(Records from a data source)
----

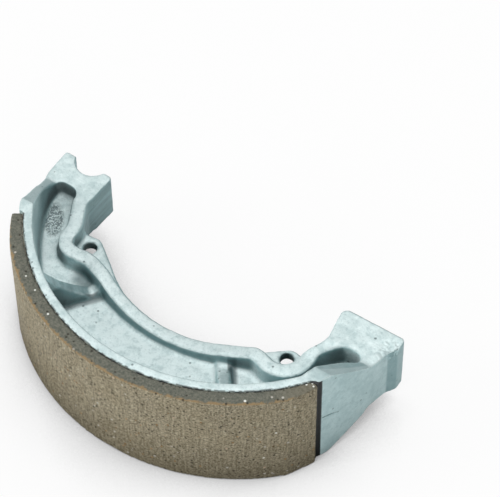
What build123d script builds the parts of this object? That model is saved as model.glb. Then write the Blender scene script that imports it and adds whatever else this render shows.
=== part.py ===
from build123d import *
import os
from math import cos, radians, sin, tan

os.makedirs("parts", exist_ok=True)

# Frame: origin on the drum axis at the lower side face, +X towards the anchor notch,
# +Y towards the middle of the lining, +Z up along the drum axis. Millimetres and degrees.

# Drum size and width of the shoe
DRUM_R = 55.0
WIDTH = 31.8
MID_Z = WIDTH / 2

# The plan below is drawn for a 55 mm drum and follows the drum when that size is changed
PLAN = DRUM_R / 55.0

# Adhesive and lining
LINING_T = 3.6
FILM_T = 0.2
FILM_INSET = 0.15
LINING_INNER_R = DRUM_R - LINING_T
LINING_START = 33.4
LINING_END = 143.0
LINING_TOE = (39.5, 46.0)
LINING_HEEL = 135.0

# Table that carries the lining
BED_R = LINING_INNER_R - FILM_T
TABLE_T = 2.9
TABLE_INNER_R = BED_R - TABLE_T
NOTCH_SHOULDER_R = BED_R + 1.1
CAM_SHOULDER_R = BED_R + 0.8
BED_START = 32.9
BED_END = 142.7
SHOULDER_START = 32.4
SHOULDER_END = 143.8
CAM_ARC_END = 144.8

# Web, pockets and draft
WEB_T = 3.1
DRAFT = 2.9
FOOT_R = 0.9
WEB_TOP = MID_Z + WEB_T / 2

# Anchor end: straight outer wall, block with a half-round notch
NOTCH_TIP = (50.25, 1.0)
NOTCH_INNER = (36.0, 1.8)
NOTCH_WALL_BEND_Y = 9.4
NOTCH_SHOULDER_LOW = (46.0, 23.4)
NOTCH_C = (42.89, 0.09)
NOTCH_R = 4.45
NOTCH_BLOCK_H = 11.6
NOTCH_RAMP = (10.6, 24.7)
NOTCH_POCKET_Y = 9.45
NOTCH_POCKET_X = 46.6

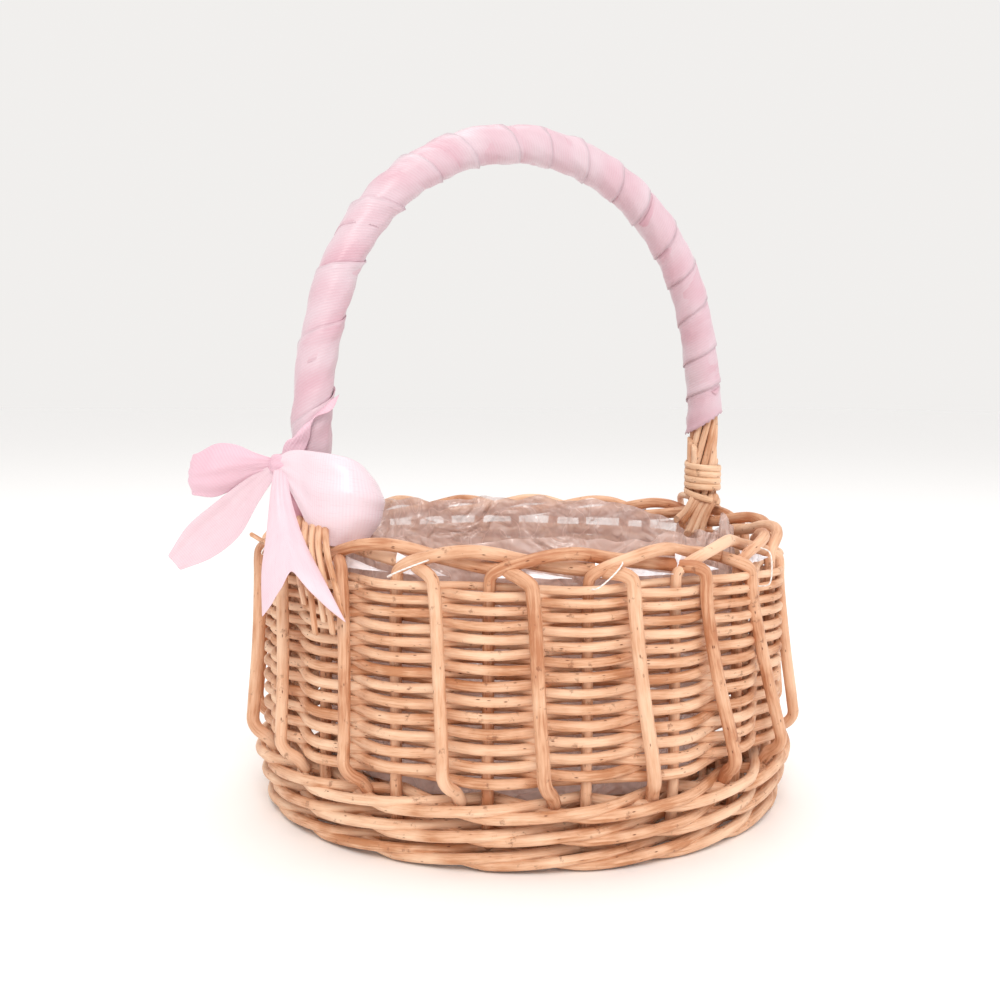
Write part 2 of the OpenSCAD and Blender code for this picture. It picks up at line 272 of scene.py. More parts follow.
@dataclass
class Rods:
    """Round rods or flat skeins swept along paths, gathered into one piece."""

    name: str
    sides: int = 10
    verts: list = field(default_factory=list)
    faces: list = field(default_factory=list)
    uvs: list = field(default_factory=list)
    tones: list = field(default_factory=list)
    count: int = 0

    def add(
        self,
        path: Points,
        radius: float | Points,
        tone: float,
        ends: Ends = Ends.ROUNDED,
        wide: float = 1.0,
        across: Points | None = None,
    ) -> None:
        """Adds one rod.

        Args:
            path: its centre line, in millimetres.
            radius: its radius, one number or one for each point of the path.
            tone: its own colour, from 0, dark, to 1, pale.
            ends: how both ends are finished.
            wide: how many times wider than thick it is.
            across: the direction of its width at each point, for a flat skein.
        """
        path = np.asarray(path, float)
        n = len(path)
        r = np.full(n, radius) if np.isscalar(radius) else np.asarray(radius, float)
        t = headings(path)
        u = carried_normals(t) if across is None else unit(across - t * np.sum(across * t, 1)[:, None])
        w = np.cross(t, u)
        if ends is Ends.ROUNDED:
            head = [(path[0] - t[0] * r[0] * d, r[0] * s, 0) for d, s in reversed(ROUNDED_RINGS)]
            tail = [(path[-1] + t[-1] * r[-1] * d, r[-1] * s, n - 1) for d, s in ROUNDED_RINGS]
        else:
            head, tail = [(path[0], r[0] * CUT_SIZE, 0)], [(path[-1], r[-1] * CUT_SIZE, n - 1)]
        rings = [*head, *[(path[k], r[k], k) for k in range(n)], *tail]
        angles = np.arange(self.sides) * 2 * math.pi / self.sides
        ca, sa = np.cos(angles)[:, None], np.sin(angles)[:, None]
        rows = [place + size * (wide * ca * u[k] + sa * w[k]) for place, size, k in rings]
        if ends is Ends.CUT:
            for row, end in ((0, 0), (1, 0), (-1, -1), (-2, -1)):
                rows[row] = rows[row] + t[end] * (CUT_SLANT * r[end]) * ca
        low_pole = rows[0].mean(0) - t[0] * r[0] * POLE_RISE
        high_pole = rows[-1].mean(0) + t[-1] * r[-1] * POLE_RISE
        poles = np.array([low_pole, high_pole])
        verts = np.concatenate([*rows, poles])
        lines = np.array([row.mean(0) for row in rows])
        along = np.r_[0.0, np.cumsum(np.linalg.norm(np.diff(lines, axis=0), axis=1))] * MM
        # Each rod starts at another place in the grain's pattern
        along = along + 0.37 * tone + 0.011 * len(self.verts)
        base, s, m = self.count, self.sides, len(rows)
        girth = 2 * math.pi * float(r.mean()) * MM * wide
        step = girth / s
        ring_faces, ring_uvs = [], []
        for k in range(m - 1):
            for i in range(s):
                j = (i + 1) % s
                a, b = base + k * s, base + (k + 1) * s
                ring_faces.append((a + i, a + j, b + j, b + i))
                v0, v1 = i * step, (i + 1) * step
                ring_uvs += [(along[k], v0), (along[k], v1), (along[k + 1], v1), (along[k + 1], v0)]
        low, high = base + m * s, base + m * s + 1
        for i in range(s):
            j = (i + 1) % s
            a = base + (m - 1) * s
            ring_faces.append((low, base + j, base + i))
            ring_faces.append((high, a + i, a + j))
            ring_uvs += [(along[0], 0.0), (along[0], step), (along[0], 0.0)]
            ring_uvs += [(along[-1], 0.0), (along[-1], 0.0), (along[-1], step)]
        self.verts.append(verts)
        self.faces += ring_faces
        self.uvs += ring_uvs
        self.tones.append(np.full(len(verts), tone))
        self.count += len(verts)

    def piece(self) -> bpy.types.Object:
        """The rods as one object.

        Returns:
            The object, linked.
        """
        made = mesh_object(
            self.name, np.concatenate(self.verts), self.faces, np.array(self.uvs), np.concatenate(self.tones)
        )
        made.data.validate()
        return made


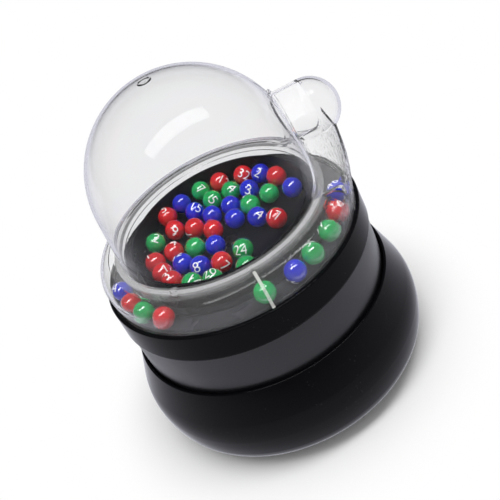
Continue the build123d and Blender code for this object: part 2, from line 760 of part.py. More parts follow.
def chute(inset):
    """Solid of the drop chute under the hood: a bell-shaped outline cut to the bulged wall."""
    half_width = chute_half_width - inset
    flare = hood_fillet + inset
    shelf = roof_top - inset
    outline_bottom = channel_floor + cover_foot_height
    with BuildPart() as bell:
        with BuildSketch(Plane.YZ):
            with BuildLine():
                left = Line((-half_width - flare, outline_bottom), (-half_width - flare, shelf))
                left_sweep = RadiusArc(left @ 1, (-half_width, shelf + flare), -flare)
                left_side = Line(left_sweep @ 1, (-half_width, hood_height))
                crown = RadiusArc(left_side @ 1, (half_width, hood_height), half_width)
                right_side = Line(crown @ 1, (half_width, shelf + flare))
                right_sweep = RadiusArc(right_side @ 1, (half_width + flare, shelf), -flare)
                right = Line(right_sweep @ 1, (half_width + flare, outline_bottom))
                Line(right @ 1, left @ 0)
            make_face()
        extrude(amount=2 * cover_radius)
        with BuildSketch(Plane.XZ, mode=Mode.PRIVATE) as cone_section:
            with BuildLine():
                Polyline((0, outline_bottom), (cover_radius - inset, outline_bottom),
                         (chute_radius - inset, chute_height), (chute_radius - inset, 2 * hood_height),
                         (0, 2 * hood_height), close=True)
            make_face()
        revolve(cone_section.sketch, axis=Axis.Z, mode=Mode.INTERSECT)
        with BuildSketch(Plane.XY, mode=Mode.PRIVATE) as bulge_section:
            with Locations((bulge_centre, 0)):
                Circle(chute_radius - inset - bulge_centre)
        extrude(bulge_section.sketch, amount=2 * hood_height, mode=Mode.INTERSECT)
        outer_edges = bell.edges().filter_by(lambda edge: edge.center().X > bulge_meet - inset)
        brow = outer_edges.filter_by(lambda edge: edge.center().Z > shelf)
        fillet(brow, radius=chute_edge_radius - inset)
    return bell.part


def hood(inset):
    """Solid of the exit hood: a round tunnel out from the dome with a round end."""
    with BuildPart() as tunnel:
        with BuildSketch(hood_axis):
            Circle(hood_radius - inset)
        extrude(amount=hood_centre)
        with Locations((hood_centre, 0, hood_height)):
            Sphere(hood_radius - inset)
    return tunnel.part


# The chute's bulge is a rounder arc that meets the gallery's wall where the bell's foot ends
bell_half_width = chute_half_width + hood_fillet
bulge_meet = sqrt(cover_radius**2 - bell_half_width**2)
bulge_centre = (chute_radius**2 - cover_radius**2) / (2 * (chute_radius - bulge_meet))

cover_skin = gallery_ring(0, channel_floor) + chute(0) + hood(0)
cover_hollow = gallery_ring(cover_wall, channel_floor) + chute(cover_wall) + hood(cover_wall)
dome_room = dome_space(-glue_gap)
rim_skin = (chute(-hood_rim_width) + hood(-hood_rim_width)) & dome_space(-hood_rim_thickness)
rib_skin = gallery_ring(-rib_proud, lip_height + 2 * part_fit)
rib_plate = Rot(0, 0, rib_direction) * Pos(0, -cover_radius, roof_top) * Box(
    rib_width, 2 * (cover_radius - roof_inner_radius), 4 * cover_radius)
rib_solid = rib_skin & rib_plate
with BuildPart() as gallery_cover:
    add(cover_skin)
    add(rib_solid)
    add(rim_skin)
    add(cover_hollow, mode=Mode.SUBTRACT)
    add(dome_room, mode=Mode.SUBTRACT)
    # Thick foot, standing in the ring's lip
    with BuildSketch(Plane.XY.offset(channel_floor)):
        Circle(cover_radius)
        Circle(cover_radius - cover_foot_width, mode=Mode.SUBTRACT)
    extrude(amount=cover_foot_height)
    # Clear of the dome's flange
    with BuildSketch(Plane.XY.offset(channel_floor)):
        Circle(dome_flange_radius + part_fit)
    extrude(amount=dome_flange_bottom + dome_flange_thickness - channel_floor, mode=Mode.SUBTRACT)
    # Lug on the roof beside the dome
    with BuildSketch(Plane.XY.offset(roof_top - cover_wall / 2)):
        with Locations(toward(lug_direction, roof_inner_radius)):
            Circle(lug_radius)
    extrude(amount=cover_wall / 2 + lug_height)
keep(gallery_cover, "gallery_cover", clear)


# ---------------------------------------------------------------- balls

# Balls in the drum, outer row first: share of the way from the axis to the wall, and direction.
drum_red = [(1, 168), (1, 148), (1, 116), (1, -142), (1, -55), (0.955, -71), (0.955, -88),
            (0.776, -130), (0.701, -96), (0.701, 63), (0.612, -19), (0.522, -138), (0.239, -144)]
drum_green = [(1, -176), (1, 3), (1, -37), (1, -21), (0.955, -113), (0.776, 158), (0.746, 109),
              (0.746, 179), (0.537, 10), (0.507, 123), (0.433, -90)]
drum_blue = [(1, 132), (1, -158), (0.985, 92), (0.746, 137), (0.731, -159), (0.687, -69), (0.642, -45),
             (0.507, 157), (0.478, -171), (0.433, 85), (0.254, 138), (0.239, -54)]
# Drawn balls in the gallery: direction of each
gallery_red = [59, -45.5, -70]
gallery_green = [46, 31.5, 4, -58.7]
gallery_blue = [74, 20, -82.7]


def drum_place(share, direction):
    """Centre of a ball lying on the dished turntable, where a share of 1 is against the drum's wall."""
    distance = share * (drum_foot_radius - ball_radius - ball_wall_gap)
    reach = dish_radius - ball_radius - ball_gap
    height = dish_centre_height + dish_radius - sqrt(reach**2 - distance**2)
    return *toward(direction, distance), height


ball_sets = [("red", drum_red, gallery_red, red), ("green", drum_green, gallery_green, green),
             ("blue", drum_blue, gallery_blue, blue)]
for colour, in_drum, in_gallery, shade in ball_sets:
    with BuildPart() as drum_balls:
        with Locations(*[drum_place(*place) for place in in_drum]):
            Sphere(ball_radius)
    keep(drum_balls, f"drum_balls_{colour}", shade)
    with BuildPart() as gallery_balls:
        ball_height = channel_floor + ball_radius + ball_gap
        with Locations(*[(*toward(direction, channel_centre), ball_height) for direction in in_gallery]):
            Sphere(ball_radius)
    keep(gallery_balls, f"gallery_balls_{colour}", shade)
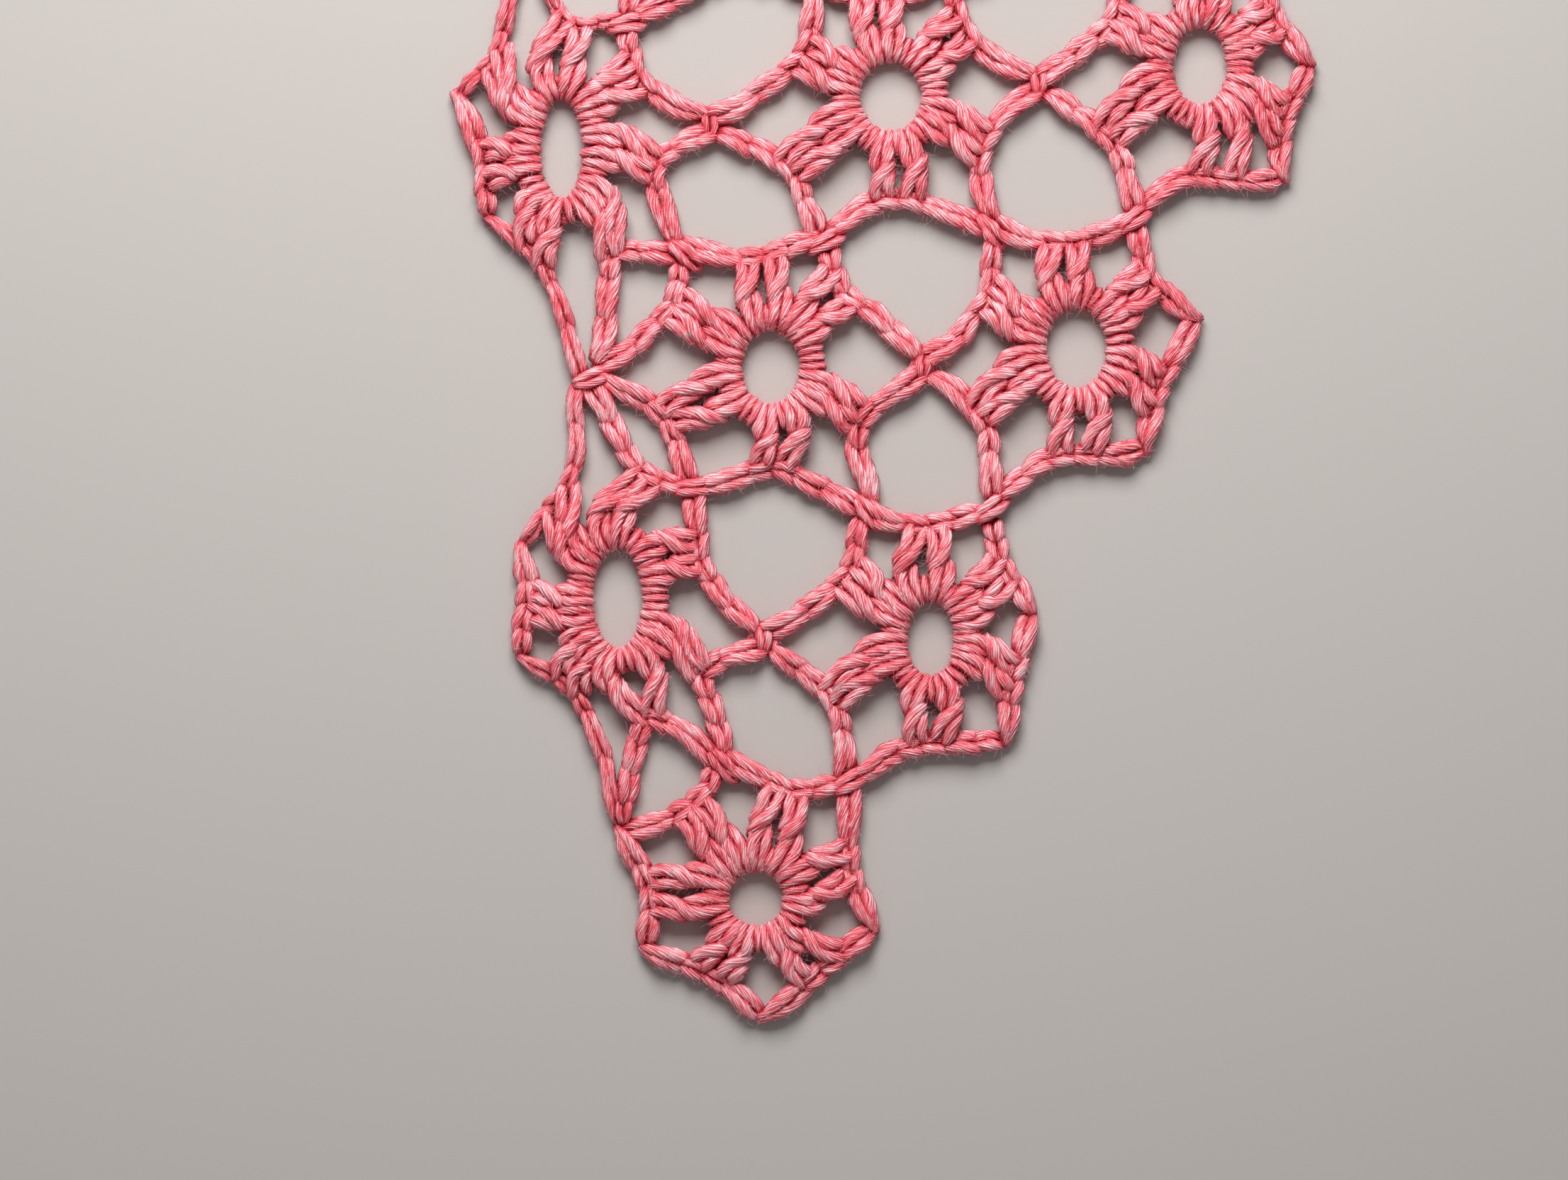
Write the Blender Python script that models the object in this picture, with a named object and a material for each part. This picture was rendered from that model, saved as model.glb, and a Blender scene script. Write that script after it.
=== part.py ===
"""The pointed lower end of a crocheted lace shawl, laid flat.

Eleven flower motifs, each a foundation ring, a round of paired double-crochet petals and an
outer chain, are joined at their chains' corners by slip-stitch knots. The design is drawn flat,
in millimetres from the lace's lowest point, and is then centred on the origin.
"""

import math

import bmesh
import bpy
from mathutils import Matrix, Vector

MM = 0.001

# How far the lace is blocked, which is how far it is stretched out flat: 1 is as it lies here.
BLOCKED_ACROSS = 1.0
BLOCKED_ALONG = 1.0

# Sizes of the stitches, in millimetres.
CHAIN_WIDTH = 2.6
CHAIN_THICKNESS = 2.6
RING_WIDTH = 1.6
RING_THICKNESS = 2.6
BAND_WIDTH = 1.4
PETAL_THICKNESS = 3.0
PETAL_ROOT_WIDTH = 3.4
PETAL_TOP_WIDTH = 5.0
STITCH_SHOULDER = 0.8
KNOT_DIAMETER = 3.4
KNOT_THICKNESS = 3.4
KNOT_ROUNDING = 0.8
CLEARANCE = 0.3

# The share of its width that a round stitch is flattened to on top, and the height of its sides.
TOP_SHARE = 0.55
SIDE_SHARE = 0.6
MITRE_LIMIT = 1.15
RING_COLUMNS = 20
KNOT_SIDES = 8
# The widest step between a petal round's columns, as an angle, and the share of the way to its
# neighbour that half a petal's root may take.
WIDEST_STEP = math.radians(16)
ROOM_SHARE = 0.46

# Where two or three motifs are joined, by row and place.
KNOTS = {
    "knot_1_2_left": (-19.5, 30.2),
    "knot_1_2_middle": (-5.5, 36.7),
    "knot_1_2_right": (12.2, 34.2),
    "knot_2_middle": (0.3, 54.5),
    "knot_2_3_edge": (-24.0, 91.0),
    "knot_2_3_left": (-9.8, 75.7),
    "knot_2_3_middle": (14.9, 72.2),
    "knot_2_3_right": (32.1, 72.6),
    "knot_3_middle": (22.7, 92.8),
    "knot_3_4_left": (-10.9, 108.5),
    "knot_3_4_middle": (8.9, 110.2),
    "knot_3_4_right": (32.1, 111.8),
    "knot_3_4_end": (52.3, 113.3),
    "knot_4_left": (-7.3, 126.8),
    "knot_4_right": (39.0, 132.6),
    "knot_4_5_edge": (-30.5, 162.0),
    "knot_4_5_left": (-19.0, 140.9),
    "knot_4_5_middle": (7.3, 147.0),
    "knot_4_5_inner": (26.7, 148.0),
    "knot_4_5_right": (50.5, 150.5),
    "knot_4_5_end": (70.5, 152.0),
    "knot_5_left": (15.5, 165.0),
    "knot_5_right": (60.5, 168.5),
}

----

Everything from the line with "Write part 2" through the line with "rods or flat", both ends included, should be repeated exactly; nothing else should appear.

• **Complete response**:
Write part 2 of the OpenSCAD and Blender code for this picture. It picks up at line 272 of scene.py. More parts follow.
@dataclass
class Rods:
    """Round rods or flat skeins swept along paths, gathered into one piece."""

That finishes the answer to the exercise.